A molecular equation shows the intact compounds instead of their dissociated ionic forms. Now when we talk about a molecular equation, we're reacting aqueous reactant one with aqueous reactant two to produce product one plus product two. A good example of this is we have 2 HClO 4 (aq) + 1 Ba(OH)2 (aq) → 1 Ba(ClO)4 (aq) + 2 H2O (l) creating or producing 1 Ba(ClO)4 (aq) + 2 H2O (l).
Now when it comes to a molecular equation, we can define different types of molecular equations based on the products they form. In a neutralization equation, we have an aqueous acid reacting with an aqueous base just like in the example we provided. And what we tend to form as products are some type of ionic compound plus water. Now when we get to later chapters where we talk about more advanced acid and base reactions, we'll see that sometimes we don't form water, so we won't have to worry about that. For now, just realize that when we're talking about a basic acid-base neutralization equation, we will produce water and ionic salt as products.

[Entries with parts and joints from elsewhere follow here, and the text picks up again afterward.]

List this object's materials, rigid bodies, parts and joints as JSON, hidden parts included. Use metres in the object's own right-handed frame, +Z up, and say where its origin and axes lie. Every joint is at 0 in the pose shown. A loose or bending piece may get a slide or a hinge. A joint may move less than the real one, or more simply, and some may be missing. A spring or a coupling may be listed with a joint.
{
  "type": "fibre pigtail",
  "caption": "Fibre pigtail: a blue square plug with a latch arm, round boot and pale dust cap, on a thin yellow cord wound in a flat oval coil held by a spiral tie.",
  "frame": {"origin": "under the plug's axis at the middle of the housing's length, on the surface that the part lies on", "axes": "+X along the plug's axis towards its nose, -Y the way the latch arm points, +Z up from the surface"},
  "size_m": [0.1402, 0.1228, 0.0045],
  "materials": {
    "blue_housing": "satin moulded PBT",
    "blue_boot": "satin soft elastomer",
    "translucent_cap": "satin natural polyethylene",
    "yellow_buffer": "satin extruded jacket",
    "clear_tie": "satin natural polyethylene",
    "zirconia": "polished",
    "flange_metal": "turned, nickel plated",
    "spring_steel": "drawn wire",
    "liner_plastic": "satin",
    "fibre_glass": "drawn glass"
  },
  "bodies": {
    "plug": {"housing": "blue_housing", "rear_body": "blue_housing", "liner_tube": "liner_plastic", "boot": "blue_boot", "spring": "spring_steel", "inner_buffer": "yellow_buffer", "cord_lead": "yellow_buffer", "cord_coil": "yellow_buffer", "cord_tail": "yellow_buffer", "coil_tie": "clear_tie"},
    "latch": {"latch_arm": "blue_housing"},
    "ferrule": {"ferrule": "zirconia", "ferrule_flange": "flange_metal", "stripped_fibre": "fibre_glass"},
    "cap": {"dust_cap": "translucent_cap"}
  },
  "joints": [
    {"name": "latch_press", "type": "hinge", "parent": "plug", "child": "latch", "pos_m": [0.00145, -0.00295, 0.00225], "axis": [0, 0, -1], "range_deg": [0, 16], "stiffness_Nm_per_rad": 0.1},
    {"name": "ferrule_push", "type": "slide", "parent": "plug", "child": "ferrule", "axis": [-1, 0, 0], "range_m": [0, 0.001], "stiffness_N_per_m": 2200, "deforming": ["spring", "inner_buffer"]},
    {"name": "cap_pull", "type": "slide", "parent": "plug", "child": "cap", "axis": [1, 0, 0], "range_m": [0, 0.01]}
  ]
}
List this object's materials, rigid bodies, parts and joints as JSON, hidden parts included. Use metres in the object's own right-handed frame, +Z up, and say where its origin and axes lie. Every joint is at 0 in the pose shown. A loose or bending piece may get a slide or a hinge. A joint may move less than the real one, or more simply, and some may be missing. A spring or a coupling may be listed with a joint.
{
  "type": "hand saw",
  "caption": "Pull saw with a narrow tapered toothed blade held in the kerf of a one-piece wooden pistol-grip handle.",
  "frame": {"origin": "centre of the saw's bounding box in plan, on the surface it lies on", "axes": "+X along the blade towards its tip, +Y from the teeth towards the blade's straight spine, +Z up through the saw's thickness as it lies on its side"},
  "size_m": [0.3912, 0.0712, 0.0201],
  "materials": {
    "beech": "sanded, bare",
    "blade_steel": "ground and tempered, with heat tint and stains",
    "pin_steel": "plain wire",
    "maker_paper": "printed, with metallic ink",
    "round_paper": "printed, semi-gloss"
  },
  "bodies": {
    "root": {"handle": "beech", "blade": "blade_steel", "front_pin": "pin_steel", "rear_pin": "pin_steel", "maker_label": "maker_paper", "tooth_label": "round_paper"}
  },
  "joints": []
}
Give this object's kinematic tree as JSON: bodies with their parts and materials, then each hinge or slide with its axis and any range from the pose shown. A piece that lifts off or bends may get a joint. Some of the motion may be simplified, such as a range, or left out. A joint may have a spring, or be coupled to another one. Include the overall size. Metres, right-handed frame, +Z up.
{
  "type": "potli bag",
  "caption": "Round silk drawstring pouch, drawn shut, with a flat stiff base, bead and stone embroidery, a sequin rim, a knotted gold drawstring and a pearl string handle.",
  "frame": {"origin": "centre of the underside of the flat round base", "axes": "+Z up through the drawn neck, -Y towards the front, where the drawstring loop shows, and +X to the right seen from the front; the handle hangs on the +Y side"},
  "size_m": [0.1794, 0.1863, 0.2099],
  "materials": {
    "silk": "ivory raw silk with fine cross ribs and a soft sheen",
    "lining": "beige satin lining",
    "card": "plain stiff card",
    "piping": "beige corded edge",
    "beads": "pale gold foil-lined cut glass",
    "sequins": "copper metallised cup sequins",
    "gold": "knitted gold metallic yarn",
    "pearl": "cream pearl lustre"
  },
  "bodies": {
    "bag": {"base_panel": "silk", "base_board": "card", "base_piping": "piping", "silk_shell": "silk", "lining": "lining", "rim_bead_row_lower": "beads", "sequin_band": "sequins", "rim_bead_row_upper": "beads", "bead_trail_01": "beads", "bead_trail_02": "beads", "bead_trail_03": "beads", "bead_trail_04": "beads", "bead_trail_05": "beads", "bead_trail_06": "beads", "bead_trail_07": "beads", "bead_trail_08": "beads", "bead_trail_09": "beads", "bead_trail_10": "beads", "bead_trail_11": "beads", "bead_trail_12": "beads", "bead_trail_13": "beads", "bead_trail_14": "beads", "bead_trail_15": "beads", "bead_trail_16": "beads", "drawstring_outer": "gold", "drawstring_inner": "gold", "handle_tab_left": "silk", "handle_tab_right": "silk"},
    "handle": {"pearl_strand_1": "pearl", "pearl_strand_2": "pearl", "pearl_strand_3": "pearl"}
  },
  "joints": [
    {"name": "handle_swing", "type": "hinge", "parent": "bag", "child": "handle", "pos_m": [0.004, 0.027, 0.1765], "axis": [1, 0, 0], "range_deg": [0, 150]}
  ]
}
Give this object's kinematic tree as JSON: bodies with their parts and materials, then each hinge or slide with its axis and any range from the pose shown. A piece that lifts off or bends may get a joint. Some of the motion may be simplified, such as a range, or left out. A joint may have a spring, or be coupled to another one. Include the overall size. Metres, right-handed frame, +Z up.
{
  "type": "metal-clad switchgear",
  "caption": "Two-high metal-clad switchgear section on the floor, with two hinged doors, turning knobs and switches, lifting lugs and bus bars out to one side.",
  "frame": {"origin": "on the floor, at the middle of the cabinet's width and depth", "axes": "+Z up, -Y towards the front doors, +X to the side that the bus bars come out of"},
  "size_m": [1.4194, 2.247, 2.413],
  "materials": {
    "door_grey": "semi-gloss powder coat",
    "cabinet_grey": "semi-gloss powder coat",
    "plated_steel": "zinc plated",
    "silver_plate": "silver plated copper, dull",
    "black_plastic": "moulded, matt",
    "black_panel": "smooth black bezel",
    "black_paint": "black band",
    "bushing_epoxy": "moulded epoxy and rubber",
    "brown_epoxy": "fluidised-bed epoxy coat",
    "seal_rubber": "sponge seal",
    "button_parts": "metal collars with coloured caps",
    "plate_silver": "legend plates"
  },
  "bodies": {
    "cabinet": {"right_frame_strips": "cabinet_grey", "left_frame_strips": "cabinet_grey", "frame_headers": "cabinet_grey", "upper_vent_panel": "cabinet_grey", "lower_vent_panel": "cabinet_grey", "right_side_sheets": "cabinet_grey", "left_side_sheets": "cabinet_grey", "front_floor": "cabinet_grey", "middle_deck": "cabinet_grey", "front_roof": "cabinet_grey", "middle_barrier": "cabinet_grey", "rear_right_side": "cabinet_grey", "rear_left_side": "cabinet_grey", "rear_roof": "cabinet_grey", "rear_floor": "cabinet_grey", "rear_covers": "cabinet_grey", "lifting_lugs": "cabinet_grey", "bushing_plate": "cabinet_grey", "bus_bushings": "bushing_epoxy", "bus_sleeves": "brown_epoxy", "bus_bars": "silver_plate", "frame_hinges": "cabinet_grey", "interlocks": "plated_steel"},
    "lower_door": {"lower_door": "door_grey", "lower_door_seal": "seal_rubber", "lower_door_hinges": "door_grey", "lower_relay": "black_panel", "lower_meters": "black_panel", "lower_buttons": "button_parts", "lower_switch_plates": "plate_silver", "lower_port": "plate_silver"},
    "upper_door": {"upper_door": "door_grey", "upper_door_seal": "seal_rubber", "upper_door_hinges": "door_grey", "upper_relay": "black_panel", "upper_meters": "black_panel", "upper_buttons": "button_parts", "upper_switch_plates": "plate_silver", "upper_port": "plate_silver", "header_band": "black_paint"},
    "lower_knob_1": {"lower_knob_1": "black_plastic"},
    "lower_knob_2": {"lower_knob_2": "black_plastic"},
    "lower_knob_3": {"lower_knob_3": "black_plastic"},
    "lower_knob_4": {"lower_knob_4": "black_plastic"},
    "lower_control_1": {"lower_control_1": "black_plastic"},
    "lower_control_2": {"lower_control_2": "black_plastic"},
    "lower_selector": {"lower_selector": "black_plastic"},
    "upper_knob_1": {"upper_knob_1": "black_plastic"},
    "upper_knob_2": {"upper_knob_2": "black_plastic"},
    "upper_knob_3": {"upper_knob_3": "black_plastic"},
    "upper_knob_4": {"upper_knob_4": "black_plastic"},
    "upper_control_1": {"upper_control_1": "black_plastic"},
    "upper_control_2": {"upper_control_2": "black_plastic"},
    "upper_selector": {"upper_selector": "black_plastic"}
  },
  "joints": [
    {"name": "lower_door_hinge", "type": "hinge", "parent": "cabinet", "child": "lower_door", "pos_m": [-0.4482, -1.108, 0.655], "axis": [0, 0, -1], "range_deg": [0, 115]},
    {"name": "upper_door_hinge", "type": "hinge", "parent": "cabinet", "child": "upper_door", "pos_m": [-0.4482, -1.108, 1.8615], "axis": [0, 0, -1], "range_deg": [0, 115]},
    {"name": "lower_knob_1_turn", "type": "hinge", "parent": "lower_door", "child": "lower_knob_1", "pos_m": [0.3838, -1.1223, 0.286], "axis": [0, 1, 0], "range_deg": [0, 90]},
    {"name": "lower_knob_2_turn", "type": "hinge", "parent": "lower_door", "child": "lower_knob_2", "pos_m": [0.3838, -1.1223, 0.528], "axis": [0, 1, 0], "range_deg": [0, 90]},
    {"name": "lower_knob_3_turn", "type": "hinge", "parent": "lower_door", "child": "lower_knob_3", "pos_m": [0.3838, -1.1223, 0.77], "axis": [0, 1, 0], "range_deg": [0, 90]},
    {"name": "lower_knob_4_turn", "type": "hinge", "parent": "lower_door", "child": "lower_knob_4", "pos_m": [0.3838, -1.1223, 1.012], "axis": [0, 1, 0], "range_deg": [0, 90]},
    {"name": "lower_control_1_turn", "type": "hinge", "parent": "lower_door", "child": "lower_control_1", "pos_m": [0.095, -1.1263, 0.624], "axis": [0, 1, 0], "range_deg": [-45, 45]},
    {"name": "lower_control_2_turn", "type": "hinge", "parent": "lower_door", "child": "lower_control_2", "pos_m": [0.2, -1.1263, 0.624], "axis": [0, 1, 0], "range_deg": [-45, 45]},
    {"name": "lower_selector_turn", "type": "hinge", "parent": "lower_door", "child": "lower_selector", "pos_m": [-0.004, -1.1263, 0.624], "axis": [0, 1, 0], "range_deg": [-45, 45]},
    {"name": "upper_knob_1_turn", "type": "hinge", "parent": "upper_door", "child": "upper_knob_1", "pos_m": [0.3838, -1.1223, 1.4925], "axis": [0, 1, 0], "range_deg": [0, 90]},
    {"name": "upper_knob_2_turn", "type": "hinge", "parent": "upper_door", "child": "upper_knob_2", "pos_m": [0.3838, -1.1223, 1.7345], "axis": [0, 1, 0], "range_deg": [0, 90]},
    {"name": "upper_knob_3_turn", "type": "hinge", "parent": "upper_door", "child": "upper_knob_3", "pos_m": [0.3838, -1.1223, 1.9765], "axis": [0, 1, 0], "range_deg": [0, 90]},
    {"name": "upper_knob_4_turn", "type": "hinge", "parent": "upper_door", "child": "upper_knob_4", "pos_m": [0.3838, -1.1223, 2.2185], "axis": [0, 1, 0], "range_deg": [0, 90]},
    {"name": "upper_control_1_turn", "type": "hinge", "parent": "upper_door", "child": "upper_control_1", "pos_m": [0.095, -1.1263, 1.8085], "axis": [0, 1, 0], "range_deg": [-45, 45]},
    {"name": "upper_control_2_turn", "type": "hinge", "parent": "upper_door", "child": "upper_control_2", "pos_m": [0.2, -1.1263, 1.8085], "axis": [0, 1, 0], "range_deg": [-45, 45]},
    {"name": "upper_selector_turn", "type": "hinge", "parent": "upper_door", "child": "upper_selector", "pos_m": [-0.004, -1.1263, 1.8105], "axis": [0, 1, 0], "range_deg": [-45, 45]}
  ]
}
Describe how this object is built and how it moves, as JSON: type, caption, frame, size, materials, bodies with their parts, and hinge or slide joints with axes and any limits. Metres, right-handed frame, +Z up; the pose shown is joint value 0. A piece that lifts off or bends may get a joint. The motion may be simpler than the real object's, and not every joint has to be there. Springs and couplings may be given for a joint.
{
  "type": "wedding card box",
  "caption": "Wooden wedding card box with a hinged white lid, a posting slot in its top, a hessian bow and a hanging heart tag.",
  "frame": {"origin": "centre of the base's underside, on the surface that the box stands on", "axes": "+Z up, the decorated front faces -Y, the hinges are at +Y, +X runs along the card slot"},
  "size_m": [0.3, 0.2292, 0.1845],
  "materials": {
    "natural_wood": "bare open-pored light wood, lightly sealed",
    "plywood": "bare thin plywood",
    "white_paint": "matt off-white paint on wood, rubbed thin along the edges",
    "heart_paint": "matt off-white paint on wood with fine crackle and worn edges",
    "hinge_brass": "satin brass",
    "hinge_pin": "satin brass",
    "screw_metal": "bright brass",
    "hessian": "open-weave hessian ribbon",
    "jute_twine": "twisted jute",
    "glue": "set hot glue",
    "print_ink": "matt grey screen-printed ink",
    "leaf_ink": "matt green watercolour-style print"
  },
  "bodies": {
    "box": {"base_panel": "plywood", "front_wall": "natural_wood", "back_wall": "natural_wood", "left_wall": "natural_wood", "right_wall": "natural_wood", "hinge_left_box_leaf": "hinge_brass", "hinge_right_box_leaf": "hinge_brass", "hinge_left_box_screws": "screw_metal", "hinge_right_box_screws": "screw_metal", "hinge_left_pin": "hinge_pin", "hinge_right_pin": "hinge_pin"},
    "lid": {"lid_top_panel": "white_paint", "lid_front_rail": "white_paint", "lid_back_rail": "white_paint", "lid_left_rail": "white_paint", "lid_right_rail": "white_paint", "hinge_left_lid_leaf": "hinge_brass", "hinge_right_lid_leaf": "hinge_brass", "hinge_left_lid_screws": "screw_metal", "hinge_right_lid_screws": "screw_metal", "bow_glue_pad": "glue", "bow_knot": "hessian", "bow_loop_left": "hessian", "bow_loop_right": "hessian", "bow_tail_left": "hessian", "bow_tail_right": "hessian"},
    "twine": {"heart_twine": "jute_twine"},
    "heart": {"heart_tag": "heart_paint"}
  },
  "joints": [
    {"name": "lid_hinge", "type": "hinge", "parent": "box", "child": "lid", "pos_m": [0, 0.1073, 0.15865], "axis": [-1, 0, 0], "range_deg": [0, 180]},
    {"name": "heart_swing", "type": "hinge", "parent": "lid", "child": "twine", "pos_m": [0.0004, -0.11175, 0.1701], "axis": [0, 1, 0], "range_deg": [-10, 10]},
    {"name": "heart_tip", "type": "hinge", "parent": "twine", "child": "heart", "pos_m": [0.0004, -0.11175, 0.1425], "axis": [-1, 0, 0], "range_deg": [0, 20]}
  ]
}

Now in a gas evolution equation, from the name we know that a gas is involved. Here we still have aqueous reactant one and two reacting, and at least one of the products produced will be a gas, so we'll have a gas plus product two. Now product two of course could be a gas too, but that's not always a guarantee. Finally, we have a precipitation equation, and from the name precipitation we know that a precipitate is involved. And if you've watched my solubility rules videos, you'll know that precipitate represents a solid.
So in a precipitation equation, it's if at least one of the products formed is a solid ionic compound. So just remember we have our molecular equation which tends to be aqueous reactant one and aqueous reactant two reacting to create products one and products two. Based on the identities of those products, we can have different types of molecular equations.